TAMPA, Fla — After two weeks of digging and more than a year of investigating, archaeologists on Thursday presented their findings on what happened to hundreds of missing graves from Zion Cemetery.
Archaeologists say the dozens of grave shafts they physically confirmed are just a sample of the hundreds of graves still under a public housing complex and two other properties along North Florida Avenue in Tampa.
“The level of respect and care and attention and professionalism that...the team presented themselves throughout that effort was extraordinary,” said Leroy Moore, chief operating officer for the Tampa Housing Authority.
It's long overdue respect for Zion Cemetery, the Black burial ground developers destroyed to build businesses and the all-white Robles Park Village in the 50s.
Throughout the two-week excavation, crews verified graves, found artifacts and even confirmed the memory of a 97-year-old woman who said she remembers seeing some graves moved.
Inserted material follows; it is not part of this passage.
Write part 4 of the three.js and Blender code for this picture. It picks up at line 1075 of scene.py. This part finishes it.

RELATED: As archaeologists dig for lost Black graves at Tampa apartments, community calls for justice
"What we're looking at is an empty shaft,” said lead archaeologist Eric Prendergast as he showed photos during Thursday’s presentation. “The grave is gone, the coffin is gone, the skeleton is gone and the workers threw back in the special shells that were with the person...and we found one small fragment of human bone that looked like it had been cut with a shovel."
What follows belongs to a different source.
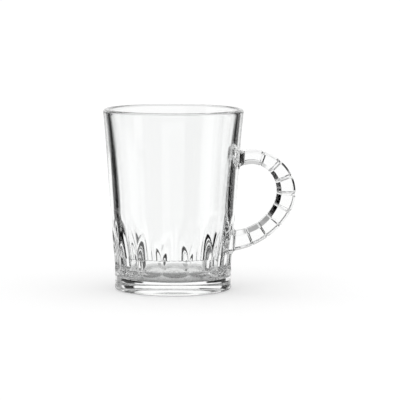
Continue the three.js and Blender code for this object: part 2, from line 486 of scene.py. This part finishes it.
@dataclass(frozen=True)
class TableFinish:
    """The pale table, which takes the mug's shadow and lets the glass show the studio.

    Rays that have passed through the glass or are mirrored in it meet the table only under the
    mug. It opens to them between the near and the far distance from the mug's axis, and beyond
    that they pass it and show the studio.
    """

    name: str
    paint: Colour = (0.66, 0.66, 0.66, 1.0)
    lift: float = 0.38
    glow_under: float = 0.12
    near: float = 0.036
    far: float = 0.046

    def make(self) -> bpy.types.Material:
        """Builds the material.

        Returns:
            A matt white, lifted by a glow that only the camera and rays through the glass see,
            and mixed with a clear surface where it opens.
        """
        material, bench = blank_material(self.name)
        camera = bench.is_ray(Ray.CAMERA)
        glossy = bench.is_ray(Ray.GLOSSY)
        through = bench.is_ray(Ray.TRANSMITTED)
        place = bench.node("ShaderNodeTexCoord", output="Object")
        reach = bench.node("ShaderNodeVectorMath", {"operation": "LENGTH"}, {0: place}, "Value")
        matt = bench.node("ShaderNodeBsdfDiffuse", {}, {"Color": self.paint})
        strength = camera * self.lift + through * self.glow_under
        glow = bench.node("ShaderNodeEmission", {}, {"Color": WHITE, "Strength": strength})
        lit = bench.node("ShaderNodeAddShader", {}, {0: matt, 1: glow})
        clear = bench.node("ShaderNodeBsdfTransparent", {}, {"Color": WHITE})
        open_part = (through + glossy).smallest(1.0) * reach.ramp(self.near, self.far)
        surface = bench.node("ShaderNodeMixShader", {}, {0: open_part, 1: lit, 2: clear})
        bench.node("ShaderNodeOutputMaterial", {}, {"Surface": surface})
        return material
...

RELATED: Archaeologists find artifacts from Tampa’s first Black cemetery as they confirm lost graves
It was painful for Tampa's NAACP president Yvette Lewis to see.
"It's really hurtful,” she said.
While the Tampa Housing Authority has invested money into archaeologists, research and planning to restore the site, Lewis says the city hasn't put in that same effort. She said because someone allowed developers to do this, someone needs to make it right.
"I don't know when the city of Tampa is going to wake up and realize that systemic racism is alive and well. We have a mayor that says we're in it together, but I don't know what we're in. Nobody walking in this hole but us."
At least one city representative is always in attendance during the Zion Archaeological Committee meetings. The city has offered $50,000 and help to start a non-profit, but leaders say that's not enough. Because the city allowed the permitting for development at some point in the past, Lewis said it should play a larger role in making sure the site is restored. She said not doing so perpetuates the systemic racism that destroyed the cemetery in the first place.